I'm wondering that myself. You can always give the non-integer constants
truncated results, like what happens in a floating-to-integral conversion (e
would be 2, pi would be 3, etc.).

> 2) I wouldn't provide a default implementation for math_const, if
> math_const isn't specialised for a given type then using it should result
> in a compile time error, a simple declaration like:
>
> template <class T> struct math_const;
>
> is sufficient.

I don't think that would work. It could count as a forward declaration,
leading to a link-time error (not compile-time since the compiler could
assume it's just defined elsewhere). If it could result in a compile-time
error, you could not test that type! The is-specialized method works
better, since you could always check it and use it in meta-whatever stuff.

template <typename T>
struct math_const
{
    static bool is_specialized = false;

    // Should we even have fake-methods follow this? Having nothing
    // here would make any use of a non-specialized version choke.
    // We could leave nothing after this, but then you wouldn't get
    // a guide for future implementers. Another alternative would
    // be to define the methods as private, but have them public
    // for all specializations.
};

template <>
struct math_const<double>
{
    static bool is_specialized = true;

    //...
};

// more for float, long double, maybe for int, long, etc.
// ...

> 3) In the definition of math_const<float> you have:
>
> static const T sqrt_two() _THROW0()
> { return
> static_cast<T>(1.41421356237309504880168872420969807857L); }
>
> I think that I'm correct in saying that the value here will be rounded
> twice - once on decimal to binary conversion (to a long double), and then
> once again on conversion to float. However, some compilers will not do the
> second rounding (though according to the standard they should) and instead
> return the long double value. Whatever you may want to check your
> suffixes.

There's another problem: how do we know that the constant is long enough?
Some implementations may consider the literals given sufficient, others can
allow more precision, so a longer constant could be used. Is there a
minimum precision for float, double, and long double? Are floating-point
literals allowed to be longer that the implementation can handle, silently
truncating the extra digits? If so, maybe we could make the literals a
hundred or two digits long to be (currently) safe.

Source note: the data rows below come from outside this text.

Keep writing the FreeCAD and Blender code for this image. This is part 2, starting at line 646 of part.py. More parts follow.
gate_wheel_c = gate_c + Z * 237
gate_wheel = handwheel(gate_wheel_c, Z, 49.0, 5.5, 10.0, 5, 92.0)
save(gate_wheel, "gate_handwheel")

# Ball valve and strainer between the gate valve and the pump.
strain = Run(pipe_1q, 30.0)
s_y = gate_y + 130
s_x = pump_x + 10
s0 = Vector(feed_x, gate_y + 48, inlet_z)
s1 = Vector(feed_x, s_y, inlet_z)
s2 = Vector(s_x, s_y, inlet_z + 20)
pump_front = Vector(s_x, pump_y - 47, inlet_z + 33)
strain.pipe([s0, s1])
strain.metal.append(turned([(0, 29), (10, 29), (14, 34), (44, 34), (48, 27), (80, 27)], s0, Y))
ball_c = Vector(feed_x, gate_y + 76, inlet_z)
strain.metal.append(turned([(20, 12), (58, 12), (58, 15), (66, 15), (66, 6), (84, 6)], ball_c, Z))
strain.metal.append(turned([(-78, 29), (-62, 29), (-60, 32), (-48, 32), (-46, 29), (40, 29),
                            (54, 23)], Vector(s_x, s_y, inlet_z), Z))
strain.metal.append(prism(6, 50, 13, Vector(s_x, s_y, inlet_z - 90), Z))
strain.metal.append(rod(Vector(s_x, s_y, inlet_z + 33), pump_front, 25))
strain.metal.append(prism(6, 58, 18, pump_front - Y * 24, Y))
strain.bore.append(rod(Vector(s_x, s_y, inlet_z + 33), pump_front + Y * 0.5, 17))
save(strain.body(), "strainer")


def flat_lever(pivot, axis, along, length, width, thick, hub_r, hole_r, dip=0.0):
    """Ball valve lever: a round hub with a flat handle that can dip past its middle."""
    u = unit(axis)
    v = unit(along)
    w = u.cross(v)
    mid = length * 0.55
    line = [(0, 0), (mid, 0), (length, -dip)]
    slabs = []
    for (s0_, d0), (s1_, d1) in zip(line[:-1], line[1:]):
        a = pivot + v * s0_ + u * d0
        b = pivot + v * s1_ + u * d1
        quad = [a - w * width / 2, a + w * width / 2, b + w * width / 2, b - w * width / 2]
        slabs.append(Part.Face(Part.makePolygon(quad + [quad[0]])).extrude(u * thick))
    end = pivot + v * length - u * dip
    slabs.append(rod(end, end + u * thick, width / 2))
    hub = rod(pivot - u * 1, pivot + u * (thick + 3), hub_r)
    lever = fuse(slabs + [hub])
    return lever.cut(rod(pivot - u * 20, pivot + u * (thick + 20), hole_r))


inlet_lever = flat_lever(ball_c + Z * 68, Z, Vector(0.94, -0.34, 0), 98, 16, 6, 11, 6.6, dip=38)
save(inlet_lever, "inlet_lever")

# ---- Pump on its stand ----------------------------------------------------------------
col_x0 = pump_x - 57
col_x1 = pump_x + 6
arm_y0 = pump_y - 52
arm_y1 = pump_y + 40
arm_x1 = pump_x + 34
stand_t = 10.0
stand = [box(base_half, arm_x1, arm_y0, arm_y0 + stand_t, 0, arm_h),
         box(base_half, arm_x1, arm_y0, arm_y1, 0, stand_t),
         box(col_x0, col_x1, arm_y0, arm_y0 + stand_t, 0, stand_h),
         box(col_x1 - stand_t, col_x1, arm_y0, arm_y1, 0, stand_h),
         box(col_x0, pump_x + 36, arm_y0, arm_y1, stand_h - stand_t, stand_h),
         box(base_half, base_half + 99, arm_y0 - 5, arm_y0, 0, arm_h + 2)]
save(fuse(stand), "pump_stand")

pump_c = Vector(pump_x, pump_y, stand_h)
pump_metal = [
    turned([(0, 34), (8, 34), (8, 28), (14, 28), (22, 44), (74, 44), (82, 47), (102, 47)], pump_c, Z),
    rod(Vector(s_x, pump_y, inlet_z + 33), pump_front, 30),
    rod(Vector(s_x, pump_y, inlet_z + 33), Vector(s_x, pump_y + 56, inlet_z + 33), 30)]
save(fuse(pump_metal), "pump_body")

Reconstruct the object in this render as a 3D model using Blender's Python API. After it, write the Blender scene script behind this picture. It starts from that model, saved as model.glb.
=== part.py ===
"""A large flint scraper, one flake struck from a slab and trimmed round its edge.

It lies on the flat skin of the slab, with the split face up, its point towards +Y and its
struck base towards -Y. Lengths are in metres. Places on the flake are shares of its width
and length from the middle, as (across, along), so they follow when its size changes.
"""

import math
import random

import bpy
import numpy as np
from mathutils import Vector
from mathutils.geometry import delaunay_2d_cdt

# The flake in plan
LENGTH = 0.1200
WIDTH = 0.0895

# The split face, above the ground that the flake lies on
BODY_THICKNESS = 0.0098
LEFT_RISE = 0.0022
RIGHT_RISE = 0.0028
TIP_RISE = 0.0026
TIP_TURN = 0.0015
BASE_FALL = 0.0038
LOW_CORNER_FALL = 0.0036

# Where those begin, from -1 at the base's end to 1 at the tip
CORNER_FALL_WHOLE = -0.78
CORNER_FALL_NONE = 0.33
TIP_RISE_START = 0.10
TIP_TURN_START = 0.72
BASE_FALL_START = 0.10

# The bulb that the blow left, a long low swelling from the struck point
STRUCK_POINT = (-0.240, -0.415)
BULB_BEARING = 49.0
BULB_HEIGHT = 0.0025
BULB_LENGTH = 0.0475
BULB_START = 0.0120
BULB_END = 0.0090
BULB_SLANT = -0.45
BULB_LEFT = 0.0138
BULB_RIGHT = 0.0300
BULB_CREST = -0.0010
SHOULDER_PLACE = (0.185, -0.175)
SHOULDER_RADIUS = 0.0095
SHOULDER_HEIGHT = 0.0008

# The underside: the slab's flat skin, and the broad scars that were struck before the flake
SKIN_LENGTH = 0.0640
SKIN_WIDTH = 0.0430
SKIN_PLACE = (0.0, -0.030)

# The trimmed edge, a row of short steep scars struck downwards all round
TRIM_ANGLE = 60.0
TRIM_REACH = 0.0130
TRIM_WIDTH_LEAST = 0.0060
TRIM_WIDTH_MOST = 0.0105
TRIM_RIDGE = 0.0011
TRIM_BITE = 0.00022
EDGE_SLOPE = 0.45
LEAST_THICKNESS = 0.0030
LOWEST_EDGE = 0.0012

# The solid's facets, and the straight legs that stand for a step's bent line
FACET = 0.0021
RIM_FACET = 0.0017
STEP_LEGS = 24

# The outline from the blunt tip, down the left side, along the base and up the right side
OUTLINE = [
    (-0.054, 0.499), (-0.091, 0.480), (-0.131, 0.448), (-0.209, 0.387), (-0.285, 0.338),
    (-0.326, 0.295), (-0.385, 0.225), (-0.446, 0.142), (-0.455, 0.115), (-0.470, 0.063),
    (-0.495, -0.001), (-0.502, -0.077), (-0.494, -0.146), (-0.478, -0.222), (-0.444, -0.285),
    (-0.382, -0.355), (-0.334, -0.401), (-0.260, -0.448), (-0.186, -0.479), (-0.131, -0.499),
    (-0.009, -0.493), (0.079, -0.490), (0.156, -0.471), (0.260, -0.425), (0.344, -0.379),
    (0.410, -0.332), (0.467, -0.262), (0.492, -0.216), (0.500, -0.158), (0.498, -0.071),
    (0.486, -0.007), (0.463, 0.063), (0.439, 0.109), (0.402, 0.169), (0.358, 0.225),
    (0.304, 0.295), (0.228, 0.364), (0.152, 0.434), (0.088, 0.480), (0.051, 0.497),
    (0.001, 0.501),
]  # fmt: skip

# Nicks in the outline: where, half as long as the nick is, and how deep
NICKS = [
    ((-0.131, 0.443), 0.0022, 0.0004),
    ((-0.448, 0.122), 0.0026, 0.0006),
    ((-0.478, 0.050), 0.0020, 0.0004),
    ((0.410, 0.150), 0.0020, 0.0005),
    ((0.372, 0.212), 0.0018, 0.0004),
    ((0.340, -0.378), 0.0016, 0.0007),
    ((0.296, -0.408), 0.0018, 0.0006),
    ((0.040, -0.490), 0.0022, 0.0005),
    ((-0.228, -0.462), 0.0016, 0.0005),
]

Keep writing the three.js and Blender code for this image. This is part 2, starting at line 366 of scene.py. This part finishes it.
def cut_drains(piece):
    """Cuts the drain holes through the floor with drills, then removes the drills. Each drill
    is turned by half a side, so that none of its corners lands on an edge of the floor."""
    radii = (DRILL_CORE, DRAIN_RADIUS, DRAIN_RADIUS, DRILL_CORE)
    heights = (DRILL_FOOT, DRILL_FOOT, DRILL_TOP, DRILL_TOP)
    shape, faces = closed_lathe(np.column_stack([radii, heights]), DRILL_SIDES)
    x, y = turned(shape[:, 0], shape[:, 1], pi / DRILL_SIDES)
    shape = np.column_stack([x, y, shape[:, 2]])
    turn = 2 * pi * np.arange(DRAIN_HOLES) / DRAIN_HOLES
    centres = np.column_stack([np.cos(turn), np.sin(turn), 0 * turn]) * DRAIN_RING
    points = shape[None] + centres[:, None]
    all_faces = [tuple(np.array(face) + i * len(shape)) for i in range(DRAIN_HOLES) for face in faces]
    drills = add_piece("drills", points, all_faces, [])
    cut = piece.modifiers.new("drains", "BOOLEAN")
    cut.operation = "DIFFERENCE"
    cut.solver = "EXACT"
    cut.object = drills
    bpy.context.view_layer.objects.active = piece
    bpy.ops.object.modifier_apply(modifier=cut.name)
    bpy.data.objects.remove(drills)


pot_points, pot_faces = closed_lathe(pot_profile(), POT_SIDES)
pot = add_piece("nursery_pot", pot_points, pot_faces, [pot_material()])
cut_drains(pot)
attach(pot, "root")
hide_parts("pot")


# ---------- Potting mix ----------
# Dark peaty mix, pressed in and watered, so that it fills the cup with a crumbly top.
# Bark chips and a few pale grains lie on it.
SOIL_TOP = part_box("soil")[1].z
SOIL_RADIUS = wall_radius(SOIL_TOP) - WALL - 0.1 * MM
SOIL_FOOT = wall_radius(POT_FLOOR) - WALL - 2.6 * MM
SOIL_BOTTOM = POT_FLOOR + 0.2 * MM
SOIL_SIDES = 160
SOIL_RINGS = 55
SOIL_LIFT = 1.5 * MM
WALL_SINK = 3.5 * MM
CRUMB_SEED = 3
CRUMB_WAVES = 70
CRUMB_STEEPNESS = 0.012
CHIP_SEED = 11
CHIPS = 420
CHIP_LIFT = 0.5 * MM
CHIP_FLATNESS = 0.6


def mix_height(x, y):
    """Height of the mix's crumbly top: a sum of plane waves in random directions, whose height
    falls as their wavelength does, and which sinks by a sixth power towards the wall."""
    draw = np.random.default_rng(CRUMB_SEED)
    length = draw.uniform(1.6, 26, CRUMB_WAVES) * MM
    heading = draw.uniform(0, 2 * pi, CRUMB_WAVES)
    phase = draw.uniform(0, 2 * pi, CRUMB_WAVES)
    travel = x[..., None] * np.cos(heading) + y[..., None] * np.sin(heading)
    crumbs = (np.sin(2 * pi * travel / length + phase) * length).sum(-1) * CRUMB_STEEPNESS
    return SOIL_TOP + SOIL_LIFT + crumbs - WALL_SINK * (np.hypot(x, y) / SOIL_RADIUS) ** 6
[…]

> 4) I'm not all that struck on your choice of names (although I don't
> necessarily have any better idea's!), some possible choices in place of
> math_const would be: numeric_values, math_values, math_constants, or just
> plain "math".

The name "math" would be too vague. The "math_constants" name would be a
nice adaptation of the name currently suggested. It's a general name, so
maybe only really generally important mathematical numbers (zero, one, pi,
e, gamma, etc.) should be in this class. A lot of the different constant
combinations probably shouldn't be in this class, but in similar class,
since a lot of people wouldn't need the derivative constants. (Maybe they
could be kept in the same header file.)

> For the names of members, lets try and keep them as short as possible, how
> about "root2" in place of "sqrt_two", and "r_root2" in place of
> "one_div_sqrt_two". There are a few other names that could have digits
> replace charcaters in parts of their names (I note that you do this already
> for ln_2): for example sin1, cos1 etc. BTW I don't think that you need an
> underscore to separate a digit from an character in these cases (so maybe
> just ln2 ln10 etc).

Actually, boost doesn't seem to use a compact naming style, and these
classes should remain consistent. The longer names provide a better
explanation of what the derivative constants are, and underscores mean the
user doesn't have to attempt inter-caps parsing.

"root2" is bad since:
1. The two words are run together. (I count a number as a word.)
2. It's inaccurate. You mean square root, but the original poster had cube
roots, etc., so "root" by itself is vague.

The "sqrt" part of "sqrt_two" (or "sqrt_2") is tolerable since "sqrt" is
already used by C/C++ as the square root function in the standard library.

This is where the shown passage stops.